3 apps to support your mental health

Dealing with the mind chatter

As a fellow human that constantly battles with the inner voice in my head, here are the 3 apps I use and highly recommend to help calm that mind chatter.

Moodnotes

One of my go to resources when I need to brain dump. This nifty app allows you to keep a daily track of your mood through the use of journaling and selecting your current mood state through engaging emoticons – you can even add the feelings running through your head too.

One of the number of the great functions of this app, aside from the ability to capture your mood states is that it has an intelligent feature that challenges you to check you’re thinking and actually help resolve some of that chatter and change your thinking towards it. Personally I think this is great as you’re being given some form of solution to your problem.

An additionally great feature, is the analytics section where you can track and compare your mood states over a weekly, monthly, quarterly and yearly period so that you understand generally how you feel and better identify triggers.

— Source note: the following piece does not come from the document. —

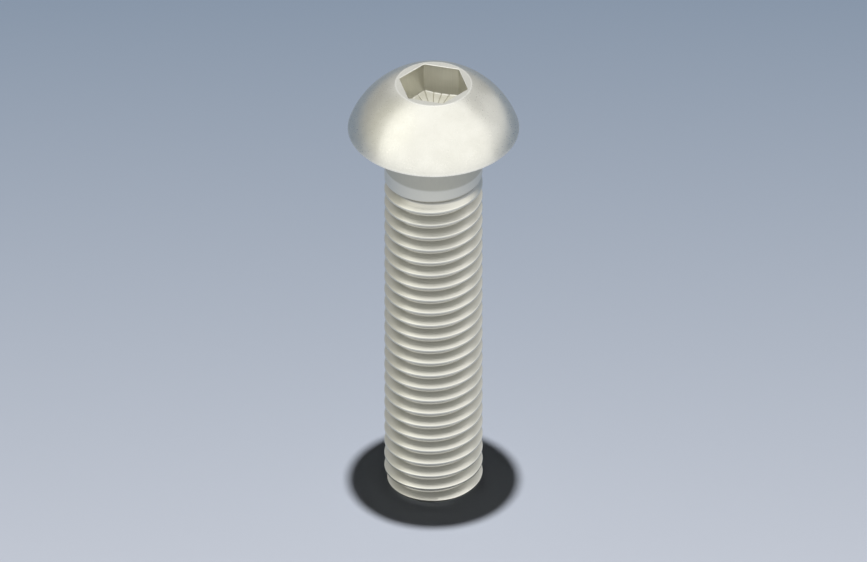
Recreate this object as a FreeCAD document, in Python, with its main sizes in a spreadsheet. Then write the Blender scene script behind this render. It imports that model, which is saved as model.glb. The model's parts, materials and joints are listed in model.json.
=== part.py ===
import FreeCAD, Part
import math
import os

import Sketcher

# Button head screw, M8 x 35 with a hexagon socket, cold forged as one piece.
# Millimetres. +Z runs along the axis towards the top of the head, and the origin is
# the centre of the bearing face under the head.
# The shank is a plain cylinder of the thread's major diameter, as a fine thread is drawn.

NODE = "button_head_screw"

# Driving dimensions: name, value, meaning.
SIZES = (
    ("thread_diameter", 8.0, "major diameter of the shank"),
    ("thread_pitch", 1.25, "coarse pitch, which sets how deep the tip is chamfered"),
    ("thread_depth_share", 0.541266, "depth of the thread over its pitch, 5/16 of the root of 3"),
    ("tip_chamfer_angle", 45.0, "degrees between the tip's chamfer and its end face"),
    ("nominal_length", 35.0, "from the bearing face to the end face"),
    ("head_diameter", 14.0, "across the rim, which lies in the bearing face"),
    ("head_height", 4.4, "from the bearing face to the flat on top"),
    ("head_flat_diameter", 6.2, "flat on top, around the socket"),
    ("transition_diameter", 9.2, "neck where it meets the bearing face"),
    ("neck_length", 3.5, "tapered neck between the bearing face and the shank"),
    ("socket_flats", 5.0, "across the flats of the hexagon"),
    ("socket_depth", 2.6, "from the top flat down to the foot of the hexagon's corners"),
    ("socket_floor_angle", 150.0, "degrees across the hollow cone at the socket's bottom"),
)

# Point positions on an edge, numbered from 1, and the fixed elements of every sketch.
START, END, CENTRE = range(1, 4)
ORIGIN, H_AXIS, V_AXIS = -1, -1, -2

doc = FreeCAD.newDocument("ButtonHeadScrew")


def make_sheet():
    sheet = doc.addObject("Spreadsheet::Sheet", "Sizes")
    for row, (alias, value, meaning) in enumerate(SIZES, start=1):
        sheet.set(f"A{row}", alias)
        sheet.set(f"B{row}", str(value))
        sheet.set(f"C{row}", meaning)
        sheet.setAlias(f"B{row}", alias)
    doc.recompute()


def new_sketch(body, name, plane_role):
    """An empty sketch on one of the body's own origin planes."""
    plane = next(f for f in body.Origin.OriginFeatures if f.Role == plane_role)
    sketch = body.newObject("Sketcher::SketchObject", name)
    sketch.AttachmentSupport = [(plane, "")]
    sketch.MapMode = "FlatFace"
    return sketch


def line(sketch, start, end):
    segment = Part.LineSegment(FreeCAD.Vector(*start, 0), FreeCAD.Vector(*end, 0))
    return sketch.addGeometry(segment, False)


def close_loop(sketch, edges):
    """Each edge ends where the next one starts, and the last one where the first does."""
    for edge, following in zip(edges, edges[1:] + edges[:1]):
        sketch.addConstraint(Sketcher.Constraint("Coincident", edge, END, following, START))


def align(sketch, kind, edges):
    for edge in edges:
        sketch.addConstraint(Sketcher.Constraint(kind, edge))


def put_on(sketch, axis, points):
    for edge, position in points:
        sketch.addConstraint(Sketcher.Constraint("PointOnObject", edge, position, axis))


def bind(sketch, name, constraint, expression):
    """Add a dimension to the sketch, name it and tie it to the sheet."""
    index = sketch.addConstraint(constraint)
    sketch.renameConstraint(index, name)
    sketch.setExpression(f"Constraints.{name}", expression)


def bind_radius(sketch, name, edge, position, start_value, expression):
    """The distance of a point from the screw's axis."""
    distance = Sketcher.Constraint("DistanceX", ORIGIN, START, edge, position, start_value)
    bind(sketch, name, distance, expression)


def bind_height(sketch, name, edge, position, start_value, expression):
    """The height of a point above the bearing face's plane."""
    distance = Sketcher.Constraint("DistanceY", ORIGIN, START, edge, position, start_value)
    bind(sketch, name, distance, expression)


def turn(body, kind, name, sketch):
    """Sweep a sketch once round the screw's axis, as a Revolution or a Groove."""
    feature = body.newObject(f"PartDesign::{kind}", name)
    feature.Profile = sketch
    feature.ReferenceAxis = (sketch, ["V_Axis"])
    feature.Angle = 360


def make_blank(size):
    """The screw without its socket, turned from half its outline."""
    body = doc.addObject("PartDesign::Body", "Blank")
    sketch = new_sketch(body, "HalfOutline", "XZ_Plane")

    # Where each corner starts out, before the dimensions take over.
    shank_r = size["thread_diameter"] / 2
    tip_r = shank_r - size["thread_pitch"] * size["thread_depth_share"]
    rim_r = size["head_diameter"] / 2
    flat_r = size["head_flat_diameter"] / 2
    neck_r = size["transition_diameter"] / 2
    top_z = size["head_height"]
    neck_z = -size["neck_length"]
    tip_z = -size["nominal_length"]
    chamfer_angle = math.radians(size["tip_chamfer_angle"])
    chamfer_z = tip_z + (shank_r - tip_r) * math.tan(chamfer_angle)
    centre_z = (top_z**2 + flat_r**2 - rim_r**2) / (2 * top_z)
    sphere = Part.Circle(
        FreeCAD.Vector(0, centre_z, 0), FreeCAD.Vector(0, 0, 1), math.hypot(rim_r, centre_z)
    )
    rim_angle = math.atan2(-centre_z, rim_r)
    flat_angle = math.atan2(top_z - centre_z, flat_r)

    end_face = line(sketch, (0, tip_z), (tip_r, tip_z))
    chamfer = line(sketch, (tip_r, tip_z), (shank_r, chamfer_z))
    shank = line(sketch, (shank_r, chamfer_z), (shank_r, neck_z))
    neck = line(sketch, (shank_r, neck_z), (neck_r, 0))
    bearing = line(sketch, (neck_r, 0), (rim_r, 0))
    dome = sketch.addGeometry(Part.ArcOfCircle(sphere, rim_angle, flat_angle), False)
    top_flat = line(sketch, (flat_r, top_z), (0, top_z))
    axis = line(sketch, (0, top_z), (0, tip_z))

    close_loop(sketch, [end_face, chamfer, shank, neck, bearing, dome, top_flat, axis])
    align(sketch, "Horizontal", (end_face, bearing, top_flat))
    align(sketch, "Vertical", (shank, axis))
    # The dome is part of a sphere whose centre lies on the screw's axis.
    put_on(sketch, V_AXIS, ((end_face, START), (dome, CENTRE)))
    put_on(sketch, H_AXIS, ((bearing, END),))

    bind_radius(sketch, "shank_radius", shank, START, shank_r, "Sizes.thread_diameter / 2")
    bind_radius(sketch, "tip_radius", chamfer, START, tip_r,
                "Sizes.thread_diameter / 2 - Sizes.thread_pitch * Sizes.thread_depth_share")
    bind_radius(sketch, "neck_radius", neck, END, neck_r, "Sizes.transition_diameter / 2")
    bind_radius(sketch, "rim_radius", dome, START, rim_r, "Sizes.head_diameter / 2")
    bind_radius(sketch, "flat_radius", dome, END, flat_r, "Sizes.head_flat_diameter / 2")
    bind_height(sketch, "top_height", dome, END, top_z, "Sizes.head_height")
    bind_height(sketch, "neck_foot_height", neck, START, neck_z, "-Sizes.neck_length")
    bind_height(sketch, "tip_height", end_face, START, tip_z, "-Sizes.nominal_length")
    bind(sketch, "chamfer_angle",
         Sketcher.Constraint("Angle", chamfer, START, end_face, END, math.pi - chamfer_angle),
         "180 deg - Sizes.tip_chamfer_angle * 1 deg")

    turn(body, "Revolution", "TurnedBlank", sketch)
    return body


def make_punch(size):
    """The tool that leaves the socket: a hexagonal bar whose end is turned to a blunt cone."""
    body = doc.addObject("PartDesign::Body", "SocketPunch")
    corner_r = size["socket_flats"] / math.sqrt(3)
    top_z = size["head_height"]
    half_angle = math.radians(size["socket_floor_angle"] / 2)

    # Two of the flats face +X and -X, so one corner lies on +Y.
    hexagon = new_sketch(body, "PunchHexagon", "XY_Plane")
    angles = [math.radians(90 + 60 * i) for i in range(6)]
    corners = [(corner_r * math.cos(a), corner_r * math.sin(a)) for a in angles]
    sides = [line(hexagon, corners[i - 1], corners[i]) for i in range(6)]
    guide_circle = Part.Circle(FreeCAD.Vector(0, 0, 0), FreeCAD.Vector(0, 0, 1), corner_r)
    guide = hexagon.addGeometry(guide_circle, True)
    hexagon.addConstraint(Sketcher.Constraint("Coincident", guide, CENTRE, ORIGIN, START))
    close_loop(hexagon, sides)
    put_on(hexagon, guide, [(side, END) for side in sides])
    for side in sides[1:]:
        hexagon.addConstraint(Sketcher.Constraint("Equal", sides[0], side))
    put_on(hexagon, V_AXIS, ((sides[0], END),))
    bind(hexagon, "corner_radius", Sketcher.Constraint("Radius", guide, corner_r),
         "Sizes.socket_flats / sqrt(3)")
    # The bar stands out of the head by as much as it goes in.
    hexagon.setExpression("AttachmentOffset.Base.z", "Sizes.head_height + Sizes.socket_depth")

    # This triangle lies under the cone, which passes through the foot of each corner.
    point = new_sketch(body, "PunchPoint", "XZ_Plane")
    apex_z = top_z - size["socket_depth"] - corner_r / math.tan(half_angle)
    outer_r = size["socket_flats"]
    outer_z = apex_z + outer_r / math.tan(half_angle)
    cone = line(point, (0, apex_z), (outer_r, outer_z))
    outside = line(point, (outer_r, outer_z), (outer_r, apex_z))
    base = line(point, (outer_r, apex_z), (0, apex_z))
    close_loop(point, [cone, outside, base])
    align(point, "Vertical", (outside,))
    align(point, "Horizontal", (base,))
    put_on(point, V_AXIS, ((cone, START),))
    bind_radius(point, "outer_radius", cone, END, outer_r, "Sizes.socket_flats")
    bind_height(point, "apex_height", cone, START, apex_z,
                "(Sizes.head_height - Sizes.socket_depth) * 1 mm"
                " - PunchHexagon.Constraints.corner_radius / tan(Sizes.socket_floor_angle / 2 * 1 deg)")
    bind(point, "slope",
         Sketcher.Constraint("Angle", base, END, cone, START, math.pi / 2 - half_angle),
         "90 deg - Sizes.socket_floor_angle / 2 * 1 deg")

    bar = body.newObject("PartDesign::Pad", "PunchBar")
    bar.Profile = hexagon
    bar.Reversed = True
    bar.setExpression(
        "Length", "PunchHexagon.AttachmentOffset.Base.z - PunchPoint.Constraints.apex_height"
    )
    doc.recompute()
    turn(body, "Groove", "PunchCone", point)
    return body


def make_screw(blank, punch):
    screw = doc.addObject("Part::Cut", "Screw")
    screw.Base = blank
    screw.Tool = punch
    screw.Label = NODE
    return screw


def check(screw):
    """Stop if a feature failed, a sketch isn't fully held or the screw isn't one solid."""
    for item in doc.Objects:
        if {"Invalid", "Error"} & set(item.State):
            raise RuntimeError(f"{item.Name} is {item.State}")
        if item.TypeId == "Sketcher::SketchObject" and not item.FullyConstrained:
            raise RuntimeError(f"{item.Name} isn't fully constrained")
    shape = screw.Shape
    if shape.isNull() or not shape.isValid() or len(shape.Solids) != 1:
        raise RuntimeError(f"{screw.Label} isn't one valid solid")


make_sheet()
start_sizes = {alias: value for alias, value, meaning in SIZES}
button_head_screw = make_screw(make_blank(start_sizes), make_punch(start_sizes))
doc.recompute()
check(button_head_screw)

os.makedirs("parts", exist_ok=True)
button_head_screw.Shape.exportStep(f"parts/{NODE}.step")
box = button_head_screw.Shape.BoundBox
print(f"{NODE}: {button_head_screw.Shape.Volume:.2f} mm3, "
      f"{box.XLength:.3f} x {box.YLength:.3f} x {box.ZLength:.3f} mm")
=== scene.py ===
import json
import math

import bmesh
import bpy
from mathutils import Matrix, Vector


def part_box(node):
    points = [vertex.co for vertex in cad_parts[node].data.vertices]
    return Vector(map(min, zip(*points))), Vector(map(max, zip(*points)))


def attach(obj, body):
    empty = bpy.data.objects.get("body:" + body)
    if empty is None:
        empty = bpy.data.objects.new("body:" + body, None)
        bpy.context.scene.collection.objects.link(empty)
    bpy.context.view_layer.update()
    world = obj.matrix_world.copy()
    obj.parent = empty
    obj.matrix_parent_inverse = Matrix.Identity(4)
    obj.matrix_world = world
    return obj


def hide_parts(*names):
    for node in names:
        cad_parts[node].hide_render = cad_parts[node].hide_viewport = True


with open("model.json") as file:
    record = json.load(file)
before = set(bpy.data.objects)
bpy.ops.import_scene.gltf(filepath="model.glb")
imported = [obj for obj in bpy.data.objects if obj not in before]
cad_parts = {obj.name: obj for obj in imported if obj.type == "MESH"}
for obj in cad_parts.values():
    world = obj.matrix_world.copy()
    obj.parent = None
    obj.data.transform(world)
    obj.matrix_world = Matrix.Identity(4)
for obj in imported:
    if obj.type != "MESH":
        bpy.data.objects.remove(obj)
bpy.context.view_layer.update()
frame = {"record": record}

# Button head screw, M8 x 35, of bare steel. The mesh keeps the solid's form and adds the
# rolled thread, soft edges and the fine lines on the socket's floor.

NODE = "button_head_screw"
MM = 0.001

# Sizes from the frame: the node's box and the mount that gives the plain stretch of the shank.
node_low, node_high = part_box(NODE)
shank_mount = next(m for m in frame["record"]["mounts"] if m["name"] == "threaded_shank")
shank_half = shank_mount["dims"]["length_mm"] * MM / 2
SHANK_R = shank_mount["dims"]["r_mm"] * MM
NECK_Z = shank_mount["pos_m"][2] + shank_half
CHAMFER_Z = shank_mount["pos_m"][2] - shank_half
RIM_R = node_high.x
TOP_Z = node_high.z
TIP_Z = node_low.z

# Sizes of the head and neck.
FLAT_R = 3.1 * MM
NECK_R = 4.6 * MM

# Sizes of the socket, a hexagon with rounded corners and a blunt cone for a floor.
SOCKET_FLAT_R = 2.5 * MM
SOCKET_DEPTH = 2.6 * MM
SOCKET_CORNER_R = 0.12 * MM
HALF_FLAT = math.radians(30)
SHARP_CORNER_R = SOCKET_FLAT_R / math.cos(HALF_FLAT)
FLOOR_SLOPE = math.radians(15)
FLOOR_FACETS = 24
FLOOR_LINE_DEPTH = 0.07 * MM
FLOOR_RING_SHARES = (0.12, 0.3, 0.5, 0.7, 0.85)
WALL_RING_SHARES = (0.25, 0.5, 0.75)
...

This app was first introduced to me by the great Stephen Fry and it has proven to be one of my most valuable tools.

 

Headspace

A very popular app in today’s society with the explosion of mindfulness and meditation in the last few years.

This app is a very straightforward way of being introduced to mindfulness meditation and you can can use the take 10 (10 minutes of meditation over 10 days) for free, a nice little try before you buy. There are a host of meditation apps available in today’s world, but to me headspace still feels like the most accessible and user friendly experience to support you with learning in this field of calm.

 

Whitenoise

Another free app (although you can get optional add-ons that must be paid for) which helps drown out the sounds around you and pushes you to focus through the use of a variety of sounds.

I predominately use this to help with focus in work scenarios, I find something very refreshing and relaxing in listening to the flickering of a fire for hours on end while I tackle that next project. The additional benefit of this is that my mind is kept occupied and not driven to random disaster thinking as it’s in a somewhat hypnotic state.

This app has also been a great help to me in the trials of sleeping too, I’ve never been one to have difficulty falling asleep but I’m a naturally light sleeper so I’ve used the variety of sounds to zone myself out to sleep on a variety of occasions.

In a time where technology is vilified for its addictive properties, I feel it’s key to highlight the good that these devices and the tools that have been born from them can bring. These apps form a key part of my toolkit to manage my own mental health and supplement all the additional resources/tools I use outside of technology.

Hopefully some of these apps might bring you some calm too.